_Dataset content_:
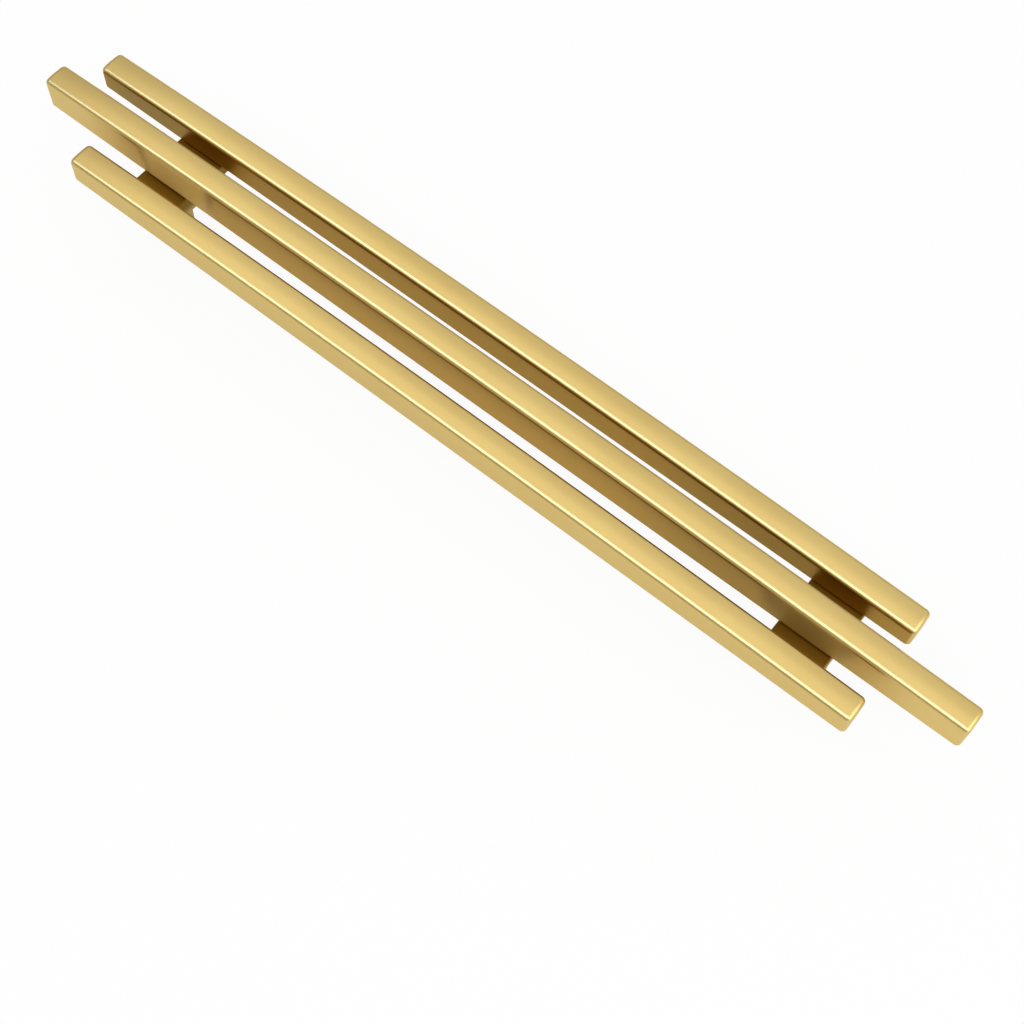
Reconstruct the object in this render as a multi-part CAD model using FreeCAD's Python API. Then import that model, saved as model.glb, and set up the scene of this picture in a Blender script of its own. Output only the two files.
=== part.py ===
import FreeCAD, Part
import math
import os

# Door pull of three parallel bars on two cross blocks and two round posts.
# The door face is z = 0, the bars run along X and the hand side is +Z.

# Bars: each overhang is measured from the middle of a cross block to the bar's end, and each
# height at the middle of the length, from which the top falls away in a long shallow arch
block_spacing = 216.0
centre_overhang = 44.5
side_overhang = 21.0
far_bar_extra = 16.5
bar_width = 8.0
centre_height = 13.5
side_height = 10.5
bar_pitch = 14.5
arch_rise = 3.0
top_crown = 0.4
top_edge_radius = 1.5
end_edge_radius = 1.4
bottom_edge_chamfer = 0.5

# Cross blocks: a thick middle on the post, with a thin wing under each side bar
block_length = 16.0
block_thickness = 6.0
wing_thickness = 3.5
wing_setback = 2.2
wing_landing = 0.7
block_corner_chamfer = 1.2
block_edge_radius = 0.6

# Posts, set towards the outer end of their blocks
standoff = 24.0
post_outset = 3.0
post_radius = 4.5
post_seat_depth = 1.0
post_chamfer = 0.4
door_bolt_radius = 2.5
door_bolt_depth = 9.0
hole_mouth_chamfer = 0.4

# Studs that join post, cross block and centre bar
stud_radius = 2.0
stud_in_post = 5.5
stud_in_bar = 6.5
stud_chamfer = 0.4
stud_key_flats = 2.0
stud_key_depth = 2.5

# Countersunk screws that hold the side bars, a little inward of the bars' middle
screw_inset = 1.2
screw_radius = 1.25
screw_length = 8.0
screw_head_radius = 2.35
screw_key_flats = 1.5
screw_key_depth = 1.0

# Fits
thread_clearance = 0.05
through_clearance = 0.2
seat_clearance = 0.05
tip_gap = 0.8

os.makedirs("parts", exist_ok=True)
up = FreeCAD.Vector(0, 0, 1)
along = FreeCAD.Vector(1, 0, 0)
across = FreeCAD.Vector(0, 1, 0)
pick = 0.01
centre_end = block_spacing / 2 + centre_overhang
side_end = block_spacing / 2 + side_overhang
arch_radius = (centre_end ** 2 + arch_rise ** 2) / (2 * arch_rise)
bar_underside = standoff
post_height = standoff - block_thickness + post_seat_depth
screw_head_height = screw_head_radius - screw_radius
sides = (("left", -1), ("right", 1))
side_bars = (("near", -1), ("far", 1))


def cylinder(radius, length, x, y, z):
    return Part.makeCylinder(radius, length, FreeCAD.Vector(x, y, z), up)


def cone(bottom_radius, top_radius, length, x, y, z):
    return Part.makeCone(bottom_radius, top_radius, length, FreeCAD.Vector(x, y, z), up)


def hexagon_key(flats, depth, x, y, z):
    corner = flats / math.sqrt(3)
    points = []
    for step in range(7):
        angle = math.radians(60 * step)
        points.append(FreeCAD.Vector(x + corner * math.cos(angle), y + corner * math.sin(angle), z))
    return Part.Face(Part.makePolygon(points)).extrude(up * depth)


# Edges that lie wholly between two heights
def level_edges(shape, low, high):
    chosen = []
    for edge in shape.Edges:
        box = edge.BoundBox
        if box.ZMin > low - pick and box.ZMax < high + pick:
            chosen.append(edge)
    return chosen


def end_edges(shape, low, high):
    return level_edges(shape, low, low) + level_edges(shape, high, high)


def upright_edges(shape):
    chosen = []
    for edge in shape.Edges:
        box = edge.BoundBox
        if box.XLength < pick and box.YLength < pick:
            chosen.append(edge)
    return chosen


def crosswise_edges(edges):
    return [edge for edge in edges if edge.BoundBox.XLength < pick]


# Section of a bar, drawn down to the door: upright sides, rounded shoulders and a crowned top
def bar_section(top, y):
    half = bar_width / 2
    crown_radius = (half ** 2 + top_crown ** 2) / (2 * top_crown)
    inset = half - top_edge_radius
    slope = crown_radius - top_edge_radius
    shoulder = top - crown_radius + math.sqrt(slope ** 2 - inset ** 2)
    turn = math.acos(inset / slope)

    def point(side, angle):
        out = side * (inset + top_edge_radius * math.cos(angle))
        return FreeCAD.Vector(0, y + out, shoulder + top_edge_radius * math.sin(angle))

    edges = [Part.Arc(point(-1, turn), FreeCAD.Vector(0, y, top), point(1, turn)).toShape()]
    feet = []
    for side in (-1, 1):
        foot = FreeCAD.Vector(0, y + side * half, 0)
        feet.append(foot)
        edges.append(Part.Arc(point(side, turn), point(side, turn / 2), point(side, 0)).toShape())
        edges.append(Part.makeLine(point(side, 0), foot))
    edges.append(Part.makeLine(feet[0], feet[1]))
    return Part.Face(Part.Wire(Part.__sortEdges__(edges)))


# The section swung about a far axis beneath, which arches it, to past the longest bar
def arched_blank(top, y):
    axis_point = FreeCAD.Vector(0, 0, top - arch_radius)
    swing = math.degrees(2 * (centre_end + bar_width) / arch_radius)
    section = bar_section(top, y)
    section.rotate(axis_point, across, -swing / 2)
    return section.revolve(axis_point, across, swing)


# A bar: the blank cut to length and flat underneath, then its ends rounded and its foot chamfered
def bar(left_end, right_end, height, y):
    trim_corner = FreeCAD.Vector(left_end, y - bar_width, bar_underside)
    trim = Part.makeBox(right_end - left_end, 2 * bar_width, 2 * height, trim_corner)
    solid = arched_blank(bar_underside + height, y).common(trim)
    outline = []
    for edge in crosswise_edges(solid.Edges):
        if edge.BoundBox.ZMax > bar_underside + pick:
            outline.append(edge)
    solid = solid.makeFillet(end_edge_radius, outline)
    return solid.makeChamfer(bottom_edge_chamfer, level_edges(solid, bar_underside, bar_underside))


# Where the pieces of one end stand
def block_x(sign):
    return sign * block_spacing / 2


def post_x(sign):
    return sign * (block_spacing / 2 + post_outset)


def side_y(row):
    return row * bar_pitch


def screw_y(row):
    return row * (bar_pitch - screw_inset)


# Centre bar, tapped from beneath for the two studs
def centre_bar():
    solid = bar(-centre_end, centre_end, centre_height, 0)
    radius = stud_radius + thread_clearance
    depth = stud_in_bar + tip_gap
    for name, sign in sides:
        solid = solid.cut(cylinder(radius, depth, post_x(sign), 0, bar_underside))
    return solid


# Side bar, tapped from beneath for its two screws: the far one runs on at its left end
def side_bar(row):
    left_end = -side_end
    if row > 0:
        left_end = -side_end - far_bar_extra
    solid = bar(left_end, side_end, side_height, side_y(row))
    radius = screw_radius + thread_clearance
    depth = screw_length - wing_thickness + tip_gap
    for name, sign in sides:
        solid = solid.cut(cylinder(radius, depth, block_x(sign), screw_y(row), bar_underside))
    return solid


# Cross block: its underside steps up through a hollow curve to the wing on each side
def cross_block(sign):
    x = block_x(sign)
    reach = bar_pitch + bar_width / 2 - wing_setback
    cove = block_thickness - wing_thickness
    landing = bar_pitch - screw_inset - screw_head_radius - wing_landing
    hub = landing - cove
    top = bar_underside
    wing = top - wing_thickness
    base = top - block_thickness
    half = block_length / 2

    def point(y, z):
        return FreeCAD.Vector(x - half, y, z)

    def hollow(side):
        bulge = cove * math.sin(math.radians(45))
        middle = point(side * (landing - bulge), base + bulge)
        return Part.Arc(point(side * hub, base), middle, point(side * landing, wing)).toShape()

    edges = [
        Part.makeLine(point(-reach, top), point(reach, top)),
        Part.makeLine(point(reach, top), point(reach, wing)),
        Part.makeLine(point(reach, wing), point(landing, wing)),
        hollow(1),
        Part.makeLine(point(hub, base), point(-hub, base)),
        hollow(-1),
        Part.makeLine(point(-landing, wing), point(-reach, wing)),
        Part.makeLine(point(-reach, wing), point(-reach, top)),
    ]
    section = Part.Wire(Part.__sortEdges__(edges))
    solid = Part.Face(section).extrude(along * block_length)
    solid = solid.makeChamfer(block_corner_chamfer, upright_edges(solid))
    solid = solid.makeFillet(block_edge_radius, crosswise_edges(level_edges(solid, top, top)))
    solid = solid.cut(cylinder(stud_radius + through_clearance, block_thickness, post_x(sign), 0, base))
    solid = solid.cut(cylinder(post_radius + seat_clearance, post_seat_depth, post_x(sign), 0, base))
    for name, row in side_bars:
        y = screw_y(row)
        solid = solid.cut(cylinder(screw_radius + through_clearance, wing_thickness, x, y, wing))
        solid = solid.cut(cone(screw_head_radius, screw_radius, screw_head_height, x, y, wing))
    return solid


# Round post, tapped at the door end for the door bolt and at the block end for the stud
def post(sign):
    x = post_x(sign)
    solid = cylinder(post_radius, post_height, x, 0, 0)
    solid = solid.makeChamfer(post_chamfer, end_edges(solid, 0, post_height))
    solid = solid.cut(cylinder(door_bolt_radius, door_bolt_depth, x, 0, 0))
    mouth = cone(door_bolt_radius + hole_mouth_chamfer, door_bolt_radius, hole_mouth_chamfer, x, 0, 0)
    solid = solid.cut(mouth)
    stud_hole = cylinder(stud_radius + thread_clearance, stud_in_post, x, 0, post_height - stud_in_post)
    return solid.cut(stud_hole)


# Headless stud with a key socket in its upper end, its foot on the floor of the post's upper hole
def post_stud(sign):
    x = post_x(sign)
    foot = post_height - stud_in_post
    head = bar_underside + stud_in_bar
    solid = cylinder(stud_radius, head - foot, x, 0, foot)
    solid = solid.makeChamfer(stud_chamfer, end_edges(solid, foot, head))
    return solid.cut(hexagon_key(stud_key_flats, stud_key_depth, x, 0, head - stud_key_depth))


# Countersunk screw, its head flush with the wing's underside
def block_screw(sign, row):
    x = block_x(sign)
    y = screw_y(row)
    head = bar_underside - wing_thickness
    solid = cone(screw_head_radius, screw_radius, screw_head_height, x, y, head)
    shank = cylinder(screw_radius, screw_length - screw_head_height, x, y, head + screw_head_height)
    solid = solid.fuse(shank).removeSplitter()
    return solid.cut(hexagon_key(screw_key_flats, screw_key_depth, x, y, head))


def save(shape, node):
    solid = shape.Solids[0]
    solid.exportStep("parts/" + node + ".step")
    print(node, "valid", solid.isValid(), "solids", len(shape.Solids), "volume", round(solid.Volume, 1))


save(centre_bar(), "centre_bar")
for row_name, row in side_bars:
    save(side_bar(row), "side_bar_" + row_name)
for side_name, sign in sides:
    save(cross_block(sign), "cross_block_" + side_name)
    save(post(sign), "post_" + side_name)
    save(post_stud(sign), "post_stud_" + side_name)
    for row_name, row in side_bars:
        save(block_screw(sign, row), "block_screw_" + row_name + "_" + side_name)
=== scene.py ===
import math
import bpy
from mathutils import Matrix, Vector

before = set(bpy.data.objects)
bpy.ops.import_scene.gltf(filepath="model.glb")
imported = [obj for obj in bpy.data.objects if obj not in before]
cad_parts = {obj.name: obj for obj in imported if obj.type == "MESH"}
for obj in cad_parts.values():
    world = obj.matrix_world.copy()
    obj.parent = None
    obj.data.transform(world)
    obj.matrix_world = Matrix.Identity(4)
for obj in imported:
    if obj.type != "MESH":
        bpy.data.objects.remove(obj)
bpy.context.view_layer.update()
print("door pull: frame loaded")


# A shader value that takes part in plain arithmetic
class Wire:
    def __init__(self, finish, socket):
        self.finish = finish
        self.socket = socket

    def maths(self, operation, first, second):
        return self.finish.node("Math", {"operation": operation}, {0: first, 1: second})

    def __add__(self, other):
        return self.maths("ADD", self, other)

    def __sub__(self, other):
        return self.maths("SUBTRACT", self, other)

    def __rsub__(self, other):
        return self.maths("SUBTRACT", other, self)

    def __mul__(self, other):
        return self.maths("MULTIPLY", self, other)

    def __abs__(self):
        return self.maths("ABSOLUTE", self, 0.0)

    def __lt__(self, other):                       # 1 where it is less, else 0
        return self.maths("LESS_THAN", self, other)

    __radd__ = __add__
    __rmul__ = __mul__


# The nodes of one material, of the world or of a lamp
class Finish:
    def __init__(self, owner):
        owner.use_nodes = True
        self.tree = owner.node_tree
        self.tree.nodes.clear()

    def node(self, kind, settings=None, values=None, output=0):
        made = self.tree.nodes.new("ShaderNode" + kind)
        for key, value in (settings or {}).items():
            setattr(made, key, value)
        for key, value in (values or {}).items():
            if isinstance(value, Wire):
                self.tree.links.new(value.socket, made.inputs[key])
            else:
                made.inputs[key].default_value = value
        if isinstance(output, tuple):
            return [Wire(self, made.outputs[name]) for name in output]
        return Wire(self, made.outputs[output]) if made.outputs else made

    def surface(self, shader):
        self.node("OutputMaterial", {}, {"Surface": shader})

    def metres(self, stretch=(1, 1, 1)):           # a point of the object, in metres times stretch
        place = self.node("TexCoord", output="Object")
        return self.node("VectorMath", {"operation": "MULTIPLY"}, {0: place, 1: stretch})

    # Noise about 0.5, with a blotch every size metres
    def cloud(self, size, detail=2.0, stretch=(1, 1, 1)):
        values = {"Vector": self.metres(stretch), "Scale": 1 / size, "Detail": detail}
        return self.node("TexNoise", {}, values)

    def axes(self, source):                        # the three numbers of a texture coordinate
        vector = self.node("TexCoord", output=source)
        return self.node("SeparateXYZ", {}, {"Vector": vector}, output=("X", "Y", "Z"))

    def rise(self, value, start, end):             # 0 at start, easing to 1 at end
        settings = {"interpolation_type": "SMOOTHSTEP"}
        values = {"Value": value, "From Min": start, "From Max": end}
        return self.node("MapRange", settings, values)

    def blend(self, share, first, second):
        settings = {"data_type": "RGBA"}
        values = {"Factor": share, "A": first, "B": second}
        return self.node("Mix", settings, values, output="Result")


def linear(red, green, blue):                      # a screen colour, 0 to 255, in shader terms
    def channel(value):
        value = value / 255
        return value / 12.92 if value <= 0.04045 else ((value + 0.055) / 1.055) ** 2.4
    return (channel(red), channel(green), channel(blue), 1.0)


# Here and in the next two, a pair runs from none of a tone to all of it: in metres, or in how far
# the surface faces up or sideways, where 1 is square to it
shoulderEdge = {
    "begins": (0.12, 0.3),
    "ends": (0.75, 0.5),
    "upward": (0.3, 0.5),
}


# The bars' rounded upper edges on the near side, where the surface slants from level to upright
# and the near lamp's highlight falls: the mask of the painted highlight tint
def onPaintedHighlight(finish):
    _, sideways, upward = finish.axes("Normal")
    slant = 0 - sideways
    band = finish.rise(slant, *shoulderEdge["begins"]) * finish.rise(slant, *shoulderEdge["ends"])
    return band * finish.rise(upward, *shoulderEdge["upward"])


paintedShade = {
    "upright": (0.8, 0.98),                        # the bars' sides
    "outerSides": (0.0182, 0.0172),                # those that face away from the gaps get no painted shade
    "barEnds": (0.142, 0.116),
    "farGap": (0.004, 0.006),
    "farGapLonger": 0.022,                         # reaches further there, at both ends
    "rightBlock": 0.088,                           # painted shade deepest here, on that block's inner side
    "rightBlockReach": (0.05, 0.0),
    "rightBlockDepth": 0.6,
    "farBarLeft": (-0.085, -0.132),                # painted shade deeper towards the left end, between the centre and far bars
    "blockFaces": (-0.6, -0.3),                    # not on what faces down
    "blockTop": (0.0246, 0.0242),
    "blockFoot": (0.0175, 0.0215),
}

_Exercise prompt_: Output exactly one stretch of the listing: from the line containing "x, y, head))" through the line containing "self.socket = socket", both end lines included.

_Response_:
    return solid.cut(hexagon_key(screw_key_flats, screw_key_depth, x, y, head))


def save(shape, node):
    solid = shape.Solids[0]
    solid.exportStep("parts/" + node + ".step")
    print(node, "valid", solid.isValid(), "solids", len(shape.Solids), "volume", round(solid.Volume, 1))


save(centre_bar(), "centre_bar")
for row_name, row in side_bars:
    save(side_bar(row), "side_bar_" + row_name)
for side_name, sign in sides:
    save(cross_block(sign), "cross_block_" + side_name)
    save(post(sign), "post_" + side_name)
    save(post_stud(sign), "post_stud_" + side_name)
    for row_name, row in side_bars:
        save(block_screw(sign, row), "block_screw_" + row_name + "_" + side_name)
=== scene.py ===
import math
import bpy
from mathutils import Matrix, Vector

before = set(bpy.data.objects)
bpy.ops.import_scene.gltf(filepath="model.glb")
imported = [obj for obj in bpy.data.objects if obj not in before]
cad_parts = {obj.name: obj for obj in imported if obj.type == "MESH"}
for obj in cad_parts.values():
    world = obj.matrix_world.copy()
    obj.parent = None
    obj.data.transform(world)
    obj.matrix_world = Matrix.Identity(4)
for obj in imported:
    if obj.type != "MESH":
        bpy.data.objects.remove(obj)
bpy.context.view_layer.update()
print("door pull: frame loaded")


# A shader value that takes part in plain arithmetic
class Wire:
    def __init__(self, finish, socket):
        self.finish = finish
        self.socket = socket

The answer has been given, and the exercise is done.